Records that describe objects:
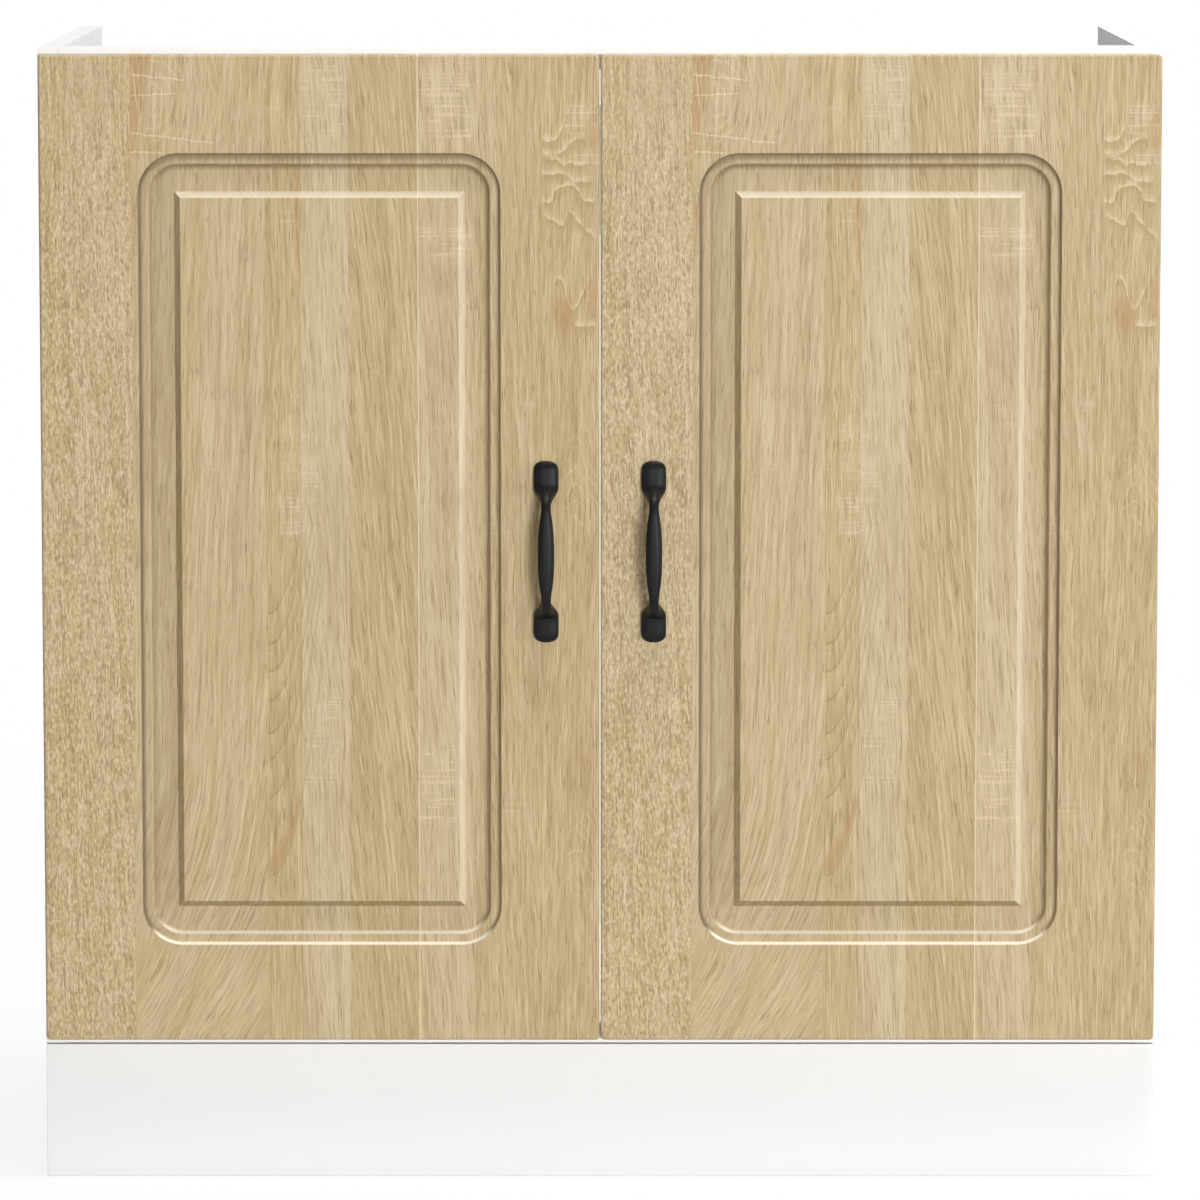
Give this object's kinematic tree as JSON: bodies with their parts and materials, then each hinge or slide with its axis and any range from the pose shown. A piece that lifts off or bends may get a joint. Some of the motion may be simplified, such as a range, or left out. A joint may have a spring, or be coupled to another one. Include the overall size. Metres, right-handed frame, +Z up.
{
  "type": "sink base cabinet",
  "caption": "Sink base cabinet with two hinged oak-foil doors, white open-backed carcass, plinth board, bow handles and concealed cup hinges.",
  "frame": {"origin": "on the floor, under the middle of the cabinet's overall box with its handles", "axes": "+X to the right as seen by someone facing the doors, +Y from the doors to the back, +Z up"},
  "size_m": [0.8, 0.4869, 0.815],
  "materials": {
    "white_board": "white melamine faced board, satin",
    "oak_foil": "light oak foil with fine embossed grain, satin; white back",
    "black_metal": "matt black lacquer",
    "nickel_plated_steel": "nickel plated, bright",
    "zinc_plated_steel": "zinc plated, satin",
    "clear_rubber": "clear soft plastic"
  },
  "bodies": {
    "carcass": {"bottom_panel": "white_board", "confirmat_bottom_panel_front_left": "zinc_plated_steel", "confirmat_bottom_panel_front_right": "zinc_plated_steel", "confirmat_bottom_panel_rear_left": "zinc_plated_steel", "confirmat_bottom_panel_rear_right": "zinc_plated_steel", "confirmat_front_rail_middle_left": "zinc_plated_steel", "confirmat_front_rail_middle_right": "zinc_plated_steel", "confirmat_rear_rail_lower_left": "zinc_plated_steel", "confirmat_rear_rail_lower_right": "zinc_plated_steel", "confirmat_rear_rail_upper_left": "zinc_plated_steel", "confirmat_rear_rail_upper_right": "zinc_plated_steel", "front_rail": "white_board", "hinge_arm_left_lower": "nickel_plated_steel", "hinge_arm_left_upper": "nickel_plated_steel", "hinge_arm_right_lower": "nickel_plated_steel", "hinge_arm_right_upper": "nickel_plated_steel", "hinge_plate_left_lower": "nickel_plated_steel", "hinge_plate_left_upper": "nickel_plated_steel", "hinge_plate_right_lower": "nickel_plated_steel", "hinge_plate_right_upper": "nickel_plated_steel", "plinth_board": "white_board", "plinth_bracket_left": "zinc_plated_steel", "plinth_bracket_right": "zinc_plated_steel", "rear_rail": "white_board", "side_panel_left": "white_board", "side_panel_right": "white_board"},
    "left_door": {"bumper_left_lower": "clear_rubber", "bumper_left_upper": "clear_rubber", "cup_screw_left_lower_a": "nickel_plated_steel", "cup_screw_left_lower_b": "nickel_plated_steel", "cup_screw_left_upper_a": "nickel_plated_steel", "cup_screw_left_upper_b": "nickel_plated_steel", "door_left": "oak_foil", "handle_left": "black_metal", "handle_screw_left_lower": "zinc_plated_steel", "handle_screw_left_upper": "zinc_plated_steel", "hinge_cup_left_lower": "nickel_plated_steel", "hinge_cup_left_upper": "nickel_plated_steel"},
    "left_upper_carrier": {"hinge_carrier_link_left_upper": "nickel_plated_steel"},
    "left_upper_guide": {"hinge_guide_link_left_upper": "nickel_plated_steel"},
    "left_lower_carrier": {"hinge_carrier_link_left_lower": "nickel_plated_steel"},
    "left_lower_guide": {"hinge_guide_link_left_lower": "nickel_plated_steel"},
    "right_door": {"bumper_right_lower": "clear_rubber", "bumper_right_upper": "clear_rubber", "cup_screw_right_lower_a": "nickel_plated_steel", "cup_screw_right_lower_b": "nickel_plated_steel", "cup_screw_right_upper_a": "nickel_plated_steel", "cup_screw_right_upper_b": "nickel_plated_steel", "door_right": "oak_foil", "handle_right": "black_metal", "handle_screw_right_lower": "zinc_plated_steel", "handle_screw_right_upper": "zinc_plated_steel", "hinge_cup_right_lower": "nickel_plated_steel", "hinge_cup_right_upper": "nickel_plated_steel"},
    "right_upper_carrier": {"hinge_carrier_link_right_upper": "nickel_plated_steel"},
    "right_upper_guide": {"hinge_guide_link_right_upper": "nickel_plated_steel"},
    "right_lower_carrier": {"hinge_carrier_link_right_lower": "nickel_plated_steel"},
    "right_lower_guide": {"hinge_guide_link_right_lower": "nickel_plated_steel"}
  },
  "joints": [
    {"name": "left_door_turn", "type": "hinge", "parent": "left_upper_carrier", "child": "left_door", "pos_m": [-0.3892, -0.2073, 0.721], "axis": [0, 0, -1], "range_deg": [0, 115.9]},
    {"name": "left_upper_carrier_swing", "type": "hinge", "parent": "carcass", "child": "left_upper_carrier", "pos_m": [-0.369, -0.2025, 0.721], "axis": [0, 0, -1], "range_deg": [-21, 0]},
    {"name": "left_upper_guide_swing", "type": "hinge", "parent": "carcass", "child": "left_upper_guide", "pos_m": [-0.3645, -0.196, 0.721], "axis": [0, 0, -1], "range_deg": [-32.4, 0]},
    {"name": "left_lower_carrier_swing", "type": "hinge", "parent": "carcass", "child": "left_lower_carrier", "pos_m": [-0.369, -0.2025, 0.193], "axis": [0, 0, -1], "range_deg": [-21, 0]},
    {"name": "left_lower_guide_swing", "type": "hinge", "parent": "carcass", "child": "left_lower_guide", "pos_m": [-0.3645, -0.196, 0.193], "axis": [0, 0, -1], "range_deg": [-32.4, 0]},
    {"name": "right_door_turn", "type": "hinge", "parent": "right_upper_carrier", "child": "right_door", "pos_m": [0.3892, -0.2073, 0.721], "axis": [0, 0, 1], "range_deg": [0, 115.9]},
    {"name": "right_upper_carrier_swing", "type": "hinge", "parent": "carcass", "child": "right_upper_carrier", "pos_m": [0.369, -0.2025, 0.721], "axis": [0, 0, 1], "range_deg": [-21, 0]},
    {"name": "right_upper_guide_swing", "type": "hinge", "parent": "carcass", "child": "right_upper_guide", "pos_m": [0.3645, -0.196, 0.721], "axis": [0, 0, 1], "range_deg": [-32.4, 0]},
    {"name": "right_lower_carrier_swing", "type": "hinge", "parent": "carcass", "child": "right_lower_carrier", "pos_m": [0.369, -0.2025, 0.193], "axis": [0, 0, 1], "range_deg": [-21, 0]},
    {"name": "right_lower_guide_swing", "type": "hinge", "parent": "carcass", "child": "right_lower_guide", "pos_m": [0.3645, -0.196, 0.193], "axis": [0, 0, 1], "range_deg": [-32.4, 0]}
  ],
  "couplings": [
    {"joint": "left_upper_carrier_swing", "follows": "left_door_turn", "ratio": -0.18033},
    {"joint": "left_upper_guide_swing", "follows": "left_door_turn", "ratio": -0.27869},
    {"joint": "left_lower_carrier_swing", "follows": "left_door_turn", "ratio": -0.18033},
    {"joint": "left_lower_guide_swing", "follows": "left_door_turn", "ratio": -0.27869},
    {"joint": "right_upper_carrier_swing", "follows": "right_door_turn", "ratio": -0.18033},
    {"joint": "right_upper_guide_swing", "follows": "right_door_turn", "ratio": -0.27869},
    {"joint": "right_lower_carrier_swing", "follows": "right_door_turn", "ratio": -0.18033},
    {"joint": "right_lower_guide_swing", "follows": "right_door_turn", "ratio": -0.27869}
  ]
}
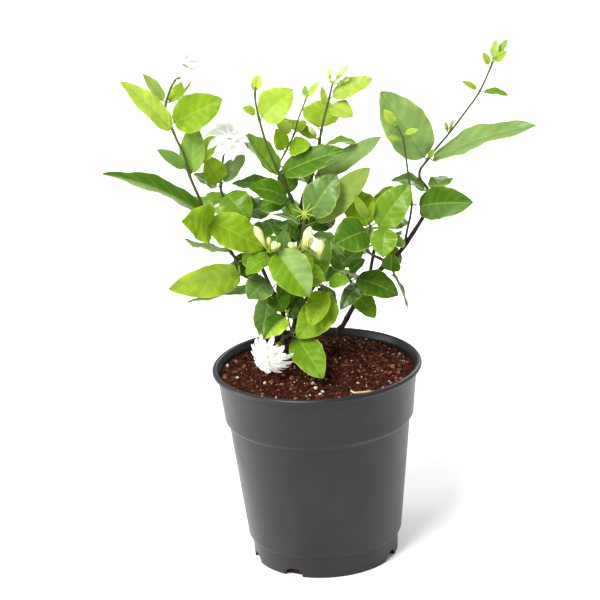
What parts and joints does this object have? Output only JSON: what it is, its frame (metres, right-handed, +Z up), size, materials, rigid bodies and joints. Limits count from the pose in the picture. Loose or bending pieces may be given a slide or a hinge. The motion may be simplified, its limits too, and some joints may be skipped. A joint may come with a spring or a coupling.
{
  "type": "potted jasmine",
  "caption": "Young jasmine with ovate waved leaves, double white blooms and cream buds on thin woody stems, in a filled, tapered round nursery pot with a rolled rim.",
  "frame": {"origin": "centre of the pot's underside, on the surface that it stands on", "axes": "+Z up along the pot's axis, -Y towards the plant's front, +X to the right seen from the front"},
  "size_m": [0.3015, 0.1593, 0.3823],
  "materials": {
    "pot": "satin dark grey moulded plastic",
    "soil": "moist crumbly dark brown peat and bark",
    "dry_stalk": "dry straw",
    "wood": "thin dark bark",
    "shoot": "satin green leaves and stalks",
    "bloom": "matt white petals",
    "bud": "matt cream"
  },
  "bodies": {
    "root": {"bloom_low_front": "bloom", "bloom_top_left": "bloom", "bloom_upper_left": "bloom", "bud_bud_left_1": "bud", "bud_bud_left_2": "bud", "bud_bud_left_3": "bud", "bud_bud_left_4": "bud", "bud_centre_front_1": "bud", "bud_centre_front_2": "bud", "bud_centre_front_3": "bud", "bud_centre_front_4": "bud", "bud_centre_right_1": "bud", "bud_centre_right_2": "bud", "bud_centre_right_3": "bud", "bud_centre_right_4": "bud", "bud_long_right_1": "bud", "bud_long_right_2": "bud", "dry_stalk": "dry_stalk", "pot": "pot", "shoot_back_left": "shoot", "shoot_back_low": "shoot", "shoot_back_middle": "shoot", "shoot_back_right": "shoot", "shoot_bud_left": "shoot", "shoot_centre_front": "shoot", "shoot_centre_left": "shoot", "shoot_centre_right": "shoot", "shoot_inner_left": "shoot", "shoot_long_right": "shoot", "shoot_low_front": "shoot", "shoot_low_left": "shoot", "shoot_low_middle": "shoot", "shoot_low_right": "shoot", "shoot_right_front": "shoot", "shoot_side_right": "shoot", "shoot_tall_left": "shoot", "shoot_thin_right": "shoot", "soil": "soil", "wood_left": "wood", "wood_main": "wood", "wood_right": "wood"}
  },
  "joints": []
}
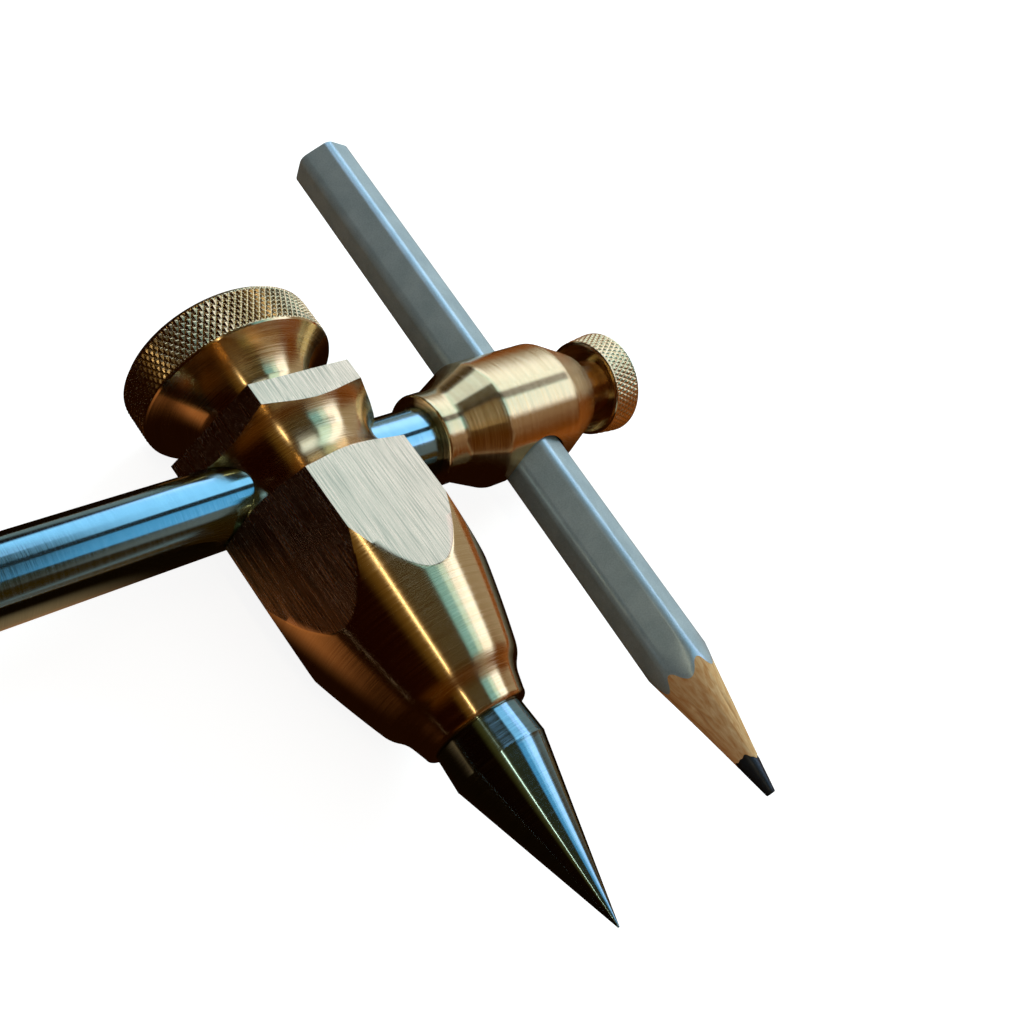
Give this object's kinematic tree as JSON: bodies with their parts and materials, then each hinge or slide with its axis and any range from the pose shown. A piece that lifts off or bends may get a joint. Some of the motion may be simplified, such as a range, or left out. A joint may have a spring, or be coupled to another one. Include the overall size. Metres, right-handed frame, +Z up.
{
  "type": "beam compass",
  "caption": "Beam compass: a hexagonal brass head with a steel point slides on a round steel beam; a brass holder on the beam's end carries a pencil.",
  "frame": {"origin": "tip of the steel point, the centre of the circles it draws", "axes": "+X along the beam towards the pencil, +Y along the head from its point to its clamp knob, +Z up, square to the flat of the head that faces up as the compass lies on its side"},
  "size_m": [0.3232, 0.0936, 0.0216],
  "materials": {
    "brass": "turned and brushed, bright",
    "steel": "ground",
    "dark_steel": "blackened",
    "graphite": "graphite",
    "pencil_wood": "bare cut wood",
    "silver_lacquer": "metallic paint"
  },
  "bodies": {
    "beam": {"beam_rod": "steel"},
    "head": {"head_body": "brass", "steel_point": "steel"},
    "clamp_shoe": {"clamp_shoe": "brass"},
    "clamp_screw": {"clamp_knob": "brass", "clamp_stud": "steel"},
    "holder": {"holder_body": "brass", "set_screw": "dark_steel"},
    "thumb_shoe": {"thumb_shoe": "brass"},
    "thumb_screw": {"thumb_knob": "brass", "thumb_stud": "steel"},
    "pencil": {"pencil_lead": "graphite", "pencil_wood": "pencil_wood", "pencil_lacquer": "silver_lacquer"}
  },
  "joints": [
    {"name": "head_slide", "type": "slide", "parent": "beam", "child": "head", "axis": [1, 0, 0], "range_m": [-0.262, 0.003]},
    {"name": "clamp_travel", "type": "slide", "parent": "head", "child": "clamp_shoe", "axis": [0, 1, 0], "range_m": [0, 0.003]},
    {"name": "clamp_turn", "type": "hinge", "parent": "clamp_shoe", "child": "clamp_screw", "pos_m": [0, 0.05255, 0], "axis": [0, 1, 0], "range_deg": [0, 1080]},
    {"name": "holder_turn", "type": "hinge", "parent": "beam", "child": "holder", "pos_m": [0.0277, 0.05255, 0], "axis": [1, 0, 0], "continuous": true},
    {"name": "thumb_travel", "type": "slide", "parent": "holder", "child": "thumb_shoe", "axis": [1, 0, 0], "range_m": [0, 0.002]},
    {"name": "thumb_turn", "type": "hinge", "parent": "thumb_shoe", "child": "thumb_screw", "pos_m": [0.042, 0.05255, 0], "axis": [1, 0, 0], "range_deg": [0, 900]},
    {"name": "pencil_slide", "type": "slide", "parent": "holder", "child": "pencil", "axis": [0, 0.9979, 0.0654], "range_m": [-0.03, 0.02]}
  ],
  "couplings": [
    {"joint": "clamp_turn", "follows": "clamp_travel", "rad_per_m": 6283.2},
    {"joint": "thumb_turn", "follows": "thumb_travel", "rad_per_m": 7854}
  ]
}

_PROBLEM DESCRIPTION:_
Copy every line that contains the string "joints".

_REPLY:_
  "joints": [
What parts and joints does this object have? Output only JSON: what it is, its frame (metres, right-handed, +Z up), size, materials, rigid bodies and joints. Limits count from the pose in the picture. Loose or bending pieces may be given a slide or a hinge. The motion may be simplified, its limits too, and some joints may be skipped. A joint may come with a spring or a coupling.
  "joints": []
  "joints": [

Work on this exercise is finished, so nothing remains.